● DATA LINES
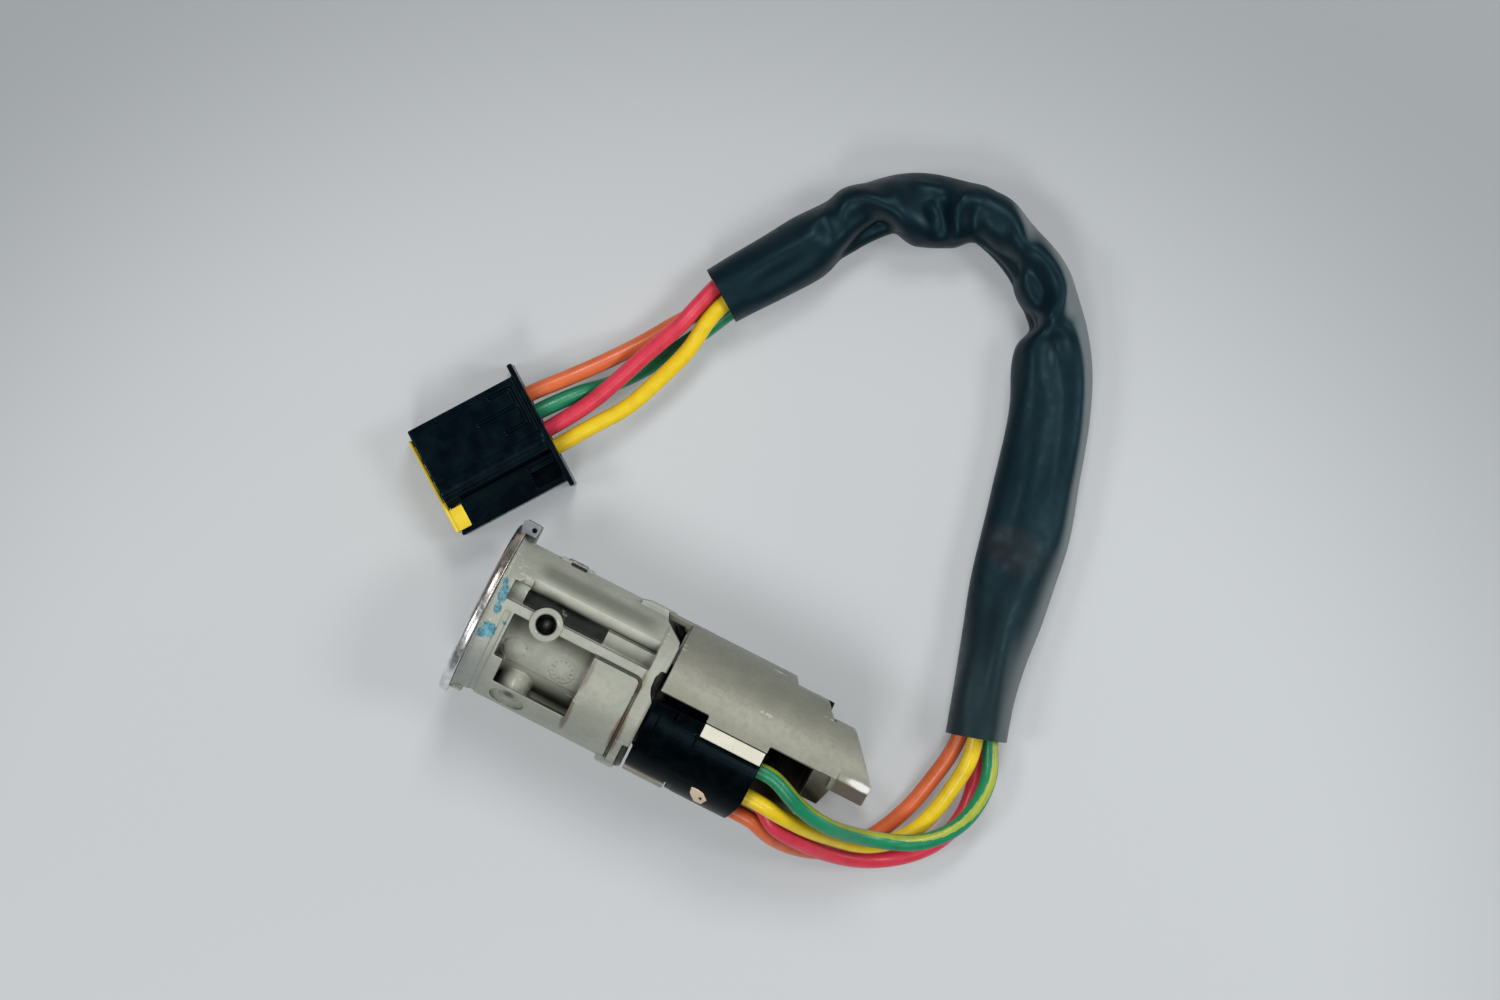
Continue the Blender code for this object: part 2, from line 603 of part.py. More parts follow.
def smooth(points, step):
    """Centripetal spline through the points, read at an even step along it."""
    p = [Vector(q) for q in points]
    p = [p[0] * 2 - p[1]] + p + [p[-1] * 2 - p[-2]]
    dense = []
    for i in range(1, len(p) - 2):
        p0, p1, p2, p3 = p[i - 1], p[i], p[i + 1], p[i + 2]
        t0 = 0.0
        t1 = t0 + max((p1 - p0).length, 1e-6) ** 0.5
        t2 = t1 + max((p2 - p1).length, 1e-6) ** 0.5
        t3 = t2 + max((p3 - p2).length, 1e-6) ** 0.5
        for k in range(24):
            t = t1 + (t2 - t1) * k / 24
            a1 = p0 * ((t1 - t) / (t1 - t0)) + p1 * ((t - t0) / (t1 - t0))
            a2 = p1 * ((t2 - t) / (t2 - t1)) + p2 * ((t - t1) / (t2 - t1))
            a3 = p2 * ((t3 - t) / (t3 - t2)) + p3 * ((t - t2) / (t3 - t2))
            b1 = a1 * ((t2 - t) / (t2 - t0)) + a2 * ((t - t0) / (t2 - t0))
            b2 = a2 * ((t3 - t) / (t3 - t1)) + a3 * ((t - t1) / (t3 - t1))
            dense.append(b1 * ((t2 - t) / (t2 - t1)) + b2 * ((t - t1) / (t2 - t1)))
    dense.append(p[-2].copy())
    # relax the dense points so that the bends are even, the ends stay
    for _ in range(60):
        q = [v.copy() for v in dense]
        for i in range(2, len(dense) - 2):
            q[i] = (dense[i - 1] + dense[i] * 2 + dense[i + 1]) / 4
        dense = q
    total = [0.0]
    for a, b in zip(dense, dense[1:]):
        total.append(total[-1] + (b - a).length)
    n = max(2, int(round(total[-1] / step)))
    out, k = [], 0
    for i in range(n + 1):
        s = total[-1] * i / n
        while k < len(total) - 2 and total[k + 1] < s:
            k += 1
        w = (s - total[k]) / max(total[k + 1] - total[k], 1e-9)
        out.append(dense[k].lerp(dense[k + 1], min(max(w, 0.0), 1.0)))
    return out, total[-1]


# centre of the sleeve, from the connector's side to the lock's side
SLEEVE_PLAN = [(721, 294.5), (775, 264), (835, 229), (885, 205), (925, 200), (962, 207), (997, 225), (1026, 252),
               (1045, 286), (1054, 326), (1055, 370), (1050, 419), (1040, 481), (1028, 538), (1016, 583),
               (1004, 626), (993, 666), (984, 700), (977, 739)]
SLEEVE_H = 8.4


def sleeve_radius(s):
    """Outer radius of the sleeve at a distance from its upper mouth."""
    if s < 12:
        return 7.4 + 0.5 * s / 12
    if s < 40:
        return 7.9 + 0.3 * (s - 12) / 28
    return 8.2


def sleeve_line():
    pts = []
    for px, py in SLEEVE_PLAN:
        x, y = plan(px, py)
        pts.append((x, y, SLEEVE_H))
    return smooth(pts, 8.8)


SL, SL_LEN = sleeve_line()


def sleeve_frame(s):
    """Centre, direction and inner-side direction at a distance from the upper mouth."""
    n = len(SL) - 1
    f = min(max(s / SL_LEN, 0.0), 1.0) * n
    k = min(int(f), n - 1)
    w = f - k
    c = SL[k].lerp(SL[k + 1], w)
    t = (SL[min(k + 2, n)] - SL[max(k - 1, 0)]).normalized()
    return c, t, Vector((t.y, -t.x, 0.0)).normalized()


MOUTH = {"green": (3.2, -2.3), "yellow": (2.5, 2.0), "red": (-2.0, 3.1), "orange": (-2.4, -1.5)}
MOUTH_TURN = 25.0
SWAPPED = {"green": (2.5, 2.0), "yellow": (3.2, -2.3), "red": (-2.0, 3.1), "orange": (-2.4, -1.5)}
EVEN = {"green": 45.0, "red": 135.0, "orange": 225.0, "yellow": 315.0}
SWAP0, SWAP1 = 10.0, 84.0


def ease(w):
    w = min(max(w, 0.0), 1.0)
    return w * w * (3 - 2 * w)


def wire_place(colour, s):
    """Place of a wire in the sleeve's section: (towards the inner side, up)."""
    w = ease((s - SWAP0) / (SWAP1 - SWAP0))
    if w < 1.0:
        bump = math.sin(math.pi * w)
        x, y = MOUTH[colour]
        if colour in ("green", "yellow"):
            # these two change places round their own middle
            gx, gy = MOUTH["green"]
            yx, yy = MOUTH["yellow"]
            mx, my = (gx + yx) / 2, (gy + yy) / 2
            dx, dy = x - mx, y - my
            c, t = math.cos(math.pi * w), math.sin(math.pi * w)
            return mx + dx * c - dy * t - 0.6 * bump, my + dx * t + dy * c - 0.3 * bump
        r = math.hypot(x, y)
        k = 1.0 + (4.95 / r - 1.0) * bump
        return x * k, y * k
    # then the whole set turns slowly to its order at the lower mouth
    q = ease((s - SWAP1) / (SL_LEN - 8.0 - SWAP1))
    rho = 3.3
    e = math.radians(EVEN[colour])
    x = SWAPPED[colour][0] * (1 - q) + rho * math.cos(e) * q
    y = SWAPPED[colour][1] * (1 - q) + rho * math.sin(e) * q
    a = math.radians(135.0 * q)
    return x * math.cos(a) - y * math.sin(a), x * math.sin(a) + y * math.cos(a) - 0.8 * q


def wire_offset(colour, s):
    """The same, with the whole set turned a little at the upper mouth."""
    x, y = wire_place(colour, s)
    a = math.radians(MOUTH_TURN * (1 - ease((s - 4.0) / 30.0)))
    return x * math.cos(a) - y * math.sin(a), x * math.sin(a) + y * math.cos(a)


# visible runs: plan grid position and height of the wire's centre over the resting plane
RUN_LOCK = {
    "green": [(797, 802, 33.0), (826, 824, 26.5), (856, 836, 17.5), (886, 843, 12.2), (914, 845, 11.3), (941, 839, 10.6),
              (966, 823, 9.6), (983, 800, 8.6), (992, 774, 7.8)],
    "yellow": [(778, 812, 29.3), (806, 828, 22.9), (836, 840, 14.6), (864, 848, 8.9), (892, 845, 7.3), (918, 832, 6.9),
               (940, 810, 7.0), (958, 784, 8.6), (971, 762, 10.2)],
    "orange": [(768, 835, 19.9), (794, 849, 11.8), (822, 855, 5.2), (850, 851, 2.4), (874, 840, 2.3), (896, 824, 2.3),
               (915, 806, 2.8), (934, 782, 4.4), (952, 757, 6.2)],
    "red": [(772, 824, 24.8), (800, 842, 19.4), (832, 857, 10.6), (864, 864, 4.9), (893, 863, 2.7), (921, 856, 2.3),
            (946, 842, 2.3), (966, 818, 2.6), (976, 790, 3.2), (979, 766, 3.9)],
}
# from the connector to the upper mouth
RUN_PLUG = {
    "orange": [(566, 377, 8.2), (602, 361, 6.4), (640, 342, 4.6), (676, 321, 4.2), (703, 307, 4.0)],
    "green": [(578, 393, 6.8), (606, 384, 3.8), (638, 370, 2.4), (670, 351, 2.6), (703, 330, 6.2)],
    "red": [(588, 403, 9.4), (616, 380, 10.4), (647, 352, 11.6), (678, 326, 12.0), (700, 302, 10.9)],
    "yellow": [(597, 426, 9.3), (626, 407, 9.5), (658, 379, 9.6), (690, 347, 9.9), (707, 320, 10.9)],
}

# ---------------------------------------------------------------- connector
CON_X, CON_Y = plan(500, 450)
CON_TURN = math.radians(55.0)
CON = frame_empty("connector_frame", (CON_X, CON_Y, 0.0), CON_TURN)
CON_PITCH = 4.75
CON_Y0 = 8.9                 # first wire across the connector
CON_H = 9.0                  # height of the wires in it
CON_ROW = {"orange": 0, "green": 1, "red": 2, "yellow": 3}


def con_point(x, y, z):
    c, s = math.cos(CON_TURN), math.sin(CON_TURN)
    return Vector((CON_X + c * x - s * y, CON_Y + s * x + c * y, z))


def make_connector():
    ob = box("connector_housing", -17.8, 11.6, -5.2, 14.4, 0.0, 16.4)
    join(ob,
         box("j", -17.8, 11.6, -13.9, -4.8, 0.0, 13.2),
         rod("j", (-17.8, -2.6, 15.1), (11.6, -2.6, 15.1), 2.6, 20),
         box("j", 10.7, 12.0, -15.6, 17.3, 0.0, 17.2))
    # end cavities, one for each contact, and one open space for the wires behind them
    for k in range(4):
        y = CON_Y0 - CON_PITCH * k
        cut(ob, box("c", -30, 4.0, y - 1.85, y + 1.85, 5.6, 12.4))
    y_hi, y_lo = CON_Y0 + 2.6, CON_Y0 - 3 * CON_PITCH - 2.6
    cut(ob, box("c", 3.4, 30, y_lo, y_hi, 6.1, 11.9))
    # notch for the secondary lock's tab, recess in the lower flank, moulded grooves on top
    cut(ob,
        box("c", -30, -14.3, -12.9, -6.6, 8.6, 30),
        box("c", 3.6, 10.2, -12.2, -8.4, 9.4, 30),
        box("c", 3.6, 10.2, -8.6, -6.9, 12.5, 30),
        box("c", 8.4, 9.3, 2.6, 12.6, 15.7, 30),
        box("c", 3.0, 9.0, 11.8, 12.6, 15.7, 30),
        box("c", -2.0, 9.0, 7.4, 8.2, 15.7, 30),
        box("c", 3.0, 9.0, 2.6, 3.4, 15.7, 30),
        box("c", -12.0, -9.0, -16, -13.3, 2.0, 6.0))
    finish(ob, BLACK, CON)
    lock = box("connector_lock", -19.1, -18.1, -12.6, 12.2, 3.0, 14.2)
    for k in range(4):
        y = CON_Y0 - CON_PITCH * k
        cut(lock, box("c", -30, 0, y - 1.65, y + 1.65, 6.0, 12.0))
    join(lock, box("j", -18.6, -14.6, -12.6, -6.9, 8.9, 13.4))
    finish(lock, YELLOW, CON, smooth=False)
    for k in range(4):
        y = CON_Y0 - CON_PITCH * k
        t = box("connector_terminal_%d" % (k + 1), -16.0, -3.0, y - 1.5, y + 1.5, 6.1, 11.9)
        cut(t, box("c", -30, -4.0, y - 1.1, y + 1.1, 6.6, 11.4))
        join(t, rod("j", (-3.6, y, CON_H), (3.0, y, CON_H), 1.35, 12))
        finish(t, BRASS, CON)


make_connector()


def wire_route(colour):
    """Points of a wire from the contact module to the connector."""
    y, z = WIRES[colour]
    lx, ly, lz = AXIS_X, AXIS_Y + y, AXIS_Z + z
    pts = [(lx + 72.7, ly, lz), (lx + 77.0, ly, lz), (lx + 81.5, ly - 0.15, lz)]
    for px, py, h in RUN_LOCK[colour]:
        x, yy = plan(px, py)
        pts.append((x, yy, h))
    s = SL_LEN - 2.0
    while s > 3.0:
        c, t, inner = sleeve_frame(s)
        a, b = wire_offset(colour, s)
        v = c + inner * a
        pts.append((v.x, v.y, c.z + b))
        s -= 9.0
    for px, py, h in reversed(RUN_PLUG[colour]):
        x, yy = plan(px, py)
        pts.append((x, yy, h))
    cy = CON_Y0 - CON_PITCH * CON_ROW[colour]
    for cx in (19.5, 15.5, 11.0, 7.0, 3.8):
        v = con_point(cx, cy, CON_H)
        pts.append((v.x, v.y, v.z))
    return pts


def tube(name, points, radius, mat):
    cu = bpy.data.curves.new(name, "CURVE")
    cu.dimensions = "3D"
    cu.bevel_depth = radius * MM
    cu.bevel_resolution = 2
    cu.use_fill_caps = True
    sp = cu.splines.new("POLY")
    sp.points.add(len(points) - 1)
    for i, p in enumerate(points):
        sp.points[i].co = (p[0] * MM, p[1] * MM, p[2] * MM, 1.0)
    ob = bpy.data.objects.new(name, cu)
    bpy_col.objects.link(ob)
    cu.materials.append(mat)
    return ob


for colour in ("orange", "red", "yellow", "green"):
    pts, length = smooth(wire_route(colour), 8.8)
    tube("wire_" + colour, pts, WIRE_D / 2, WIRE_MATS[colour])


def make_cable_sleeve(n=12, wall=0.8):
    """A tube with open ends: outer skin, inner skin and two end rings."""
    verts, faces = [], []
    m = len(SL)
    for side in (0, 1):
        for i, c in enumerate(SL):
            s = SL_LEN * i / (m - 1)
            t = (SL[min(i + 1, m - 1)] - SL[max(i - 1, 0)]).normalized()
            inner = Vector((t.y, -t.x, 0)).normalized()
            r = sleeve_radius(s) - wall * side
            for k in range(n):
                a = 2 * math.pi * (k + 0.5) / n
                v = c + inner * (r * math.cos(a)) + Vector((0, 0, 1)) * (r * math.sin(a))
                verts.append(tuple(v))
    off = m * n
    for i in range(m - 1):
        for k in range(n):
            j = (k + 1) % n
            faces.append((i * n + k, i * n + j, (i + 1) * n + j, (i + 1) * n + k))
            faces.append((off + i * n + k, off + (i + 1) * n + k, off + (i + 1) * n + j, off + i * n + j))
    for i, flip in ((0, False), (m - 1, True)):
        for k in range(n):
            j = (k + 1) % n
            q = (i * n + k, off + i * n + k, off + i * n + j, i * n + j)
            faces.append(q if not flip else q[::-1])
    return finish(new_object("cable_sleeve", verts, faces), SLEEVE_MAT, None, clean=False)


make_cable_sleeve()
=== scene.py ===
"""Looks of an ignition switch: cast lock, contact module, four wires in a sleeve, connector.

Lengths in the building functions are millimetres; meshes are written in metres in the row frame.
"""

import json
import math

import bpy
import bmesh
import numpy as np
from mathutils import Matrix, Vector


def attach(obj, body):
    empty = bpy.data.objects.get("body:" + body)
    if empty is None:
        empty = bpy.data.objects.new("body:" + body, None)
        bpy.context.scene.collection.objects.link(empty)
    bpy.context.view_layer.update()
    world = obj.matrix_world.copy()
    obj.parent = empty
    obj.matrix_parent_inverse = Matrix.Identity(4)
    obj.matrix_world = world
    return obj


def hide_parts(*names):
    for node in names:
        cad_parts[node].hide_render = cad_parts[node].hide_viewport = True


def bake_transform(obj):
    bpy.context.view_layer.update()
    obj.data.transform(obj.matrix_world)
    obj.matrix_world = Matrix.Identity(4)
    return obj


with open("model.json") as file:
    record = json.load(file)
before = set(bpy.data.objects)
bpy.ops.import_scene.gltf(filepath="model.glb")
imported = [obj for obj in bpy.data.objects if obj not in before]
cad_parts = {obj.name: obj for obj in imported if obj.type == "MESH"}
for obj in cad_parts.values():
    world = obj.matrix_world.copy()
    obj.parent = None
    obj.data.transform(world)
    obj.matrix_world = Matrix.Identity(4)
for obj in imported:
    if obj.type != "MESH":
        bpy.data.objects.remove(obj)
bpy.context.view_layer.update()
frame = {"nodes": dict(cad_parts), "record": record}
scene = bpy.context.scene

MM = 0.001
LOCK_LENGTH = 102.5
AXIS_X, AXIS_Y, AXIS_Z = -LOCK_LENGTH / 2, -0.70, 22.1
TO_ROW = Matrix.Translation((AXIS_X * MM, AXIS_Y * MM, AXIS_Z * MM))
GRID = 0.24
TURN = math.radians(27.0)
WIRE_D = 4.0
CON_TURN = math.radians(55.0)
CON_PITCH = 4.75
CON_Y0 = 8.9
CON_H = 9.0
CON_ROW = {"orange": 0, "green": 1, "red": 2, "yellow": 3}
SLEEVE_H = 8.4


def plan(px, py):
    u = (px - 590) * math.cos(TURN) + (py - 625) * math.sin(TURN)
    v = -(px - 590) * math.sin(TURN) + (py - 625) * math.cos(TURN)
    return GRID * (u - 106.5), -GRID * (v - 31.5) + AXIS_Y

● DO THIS
Quote the lines that begin at the line containing "record = json.load(file)" and end at the line containing "scene = bpy.context.scene", keeping both of those lines.

● OUTPUT FOR THIS EXERCISE
    record = json.load(file)
before = set(bpy.data.objects)
bpy.ops.import_scene.gltf(filepath="model.glb")
imported = [obj for obj in bpy.data.objects if obj not in before]
cad_parts = {obj.name: obj for obj in imported if obj.type == "MESH"}
for obj in cad_parts.values():
    world = obj.matrix_world.copy()
    obj.parent = None
    obj.data.transform(world)
    obj.matrix_world = Matrix.Identity(4)
for obj in imported:
    if obj.type != "MESH":
        bpy.data.objects.remove(obj)
bpy.context.view_layer.update()
frame = {"nodes": dict(cad_parts), "record": record}
scene = bpy.context.scene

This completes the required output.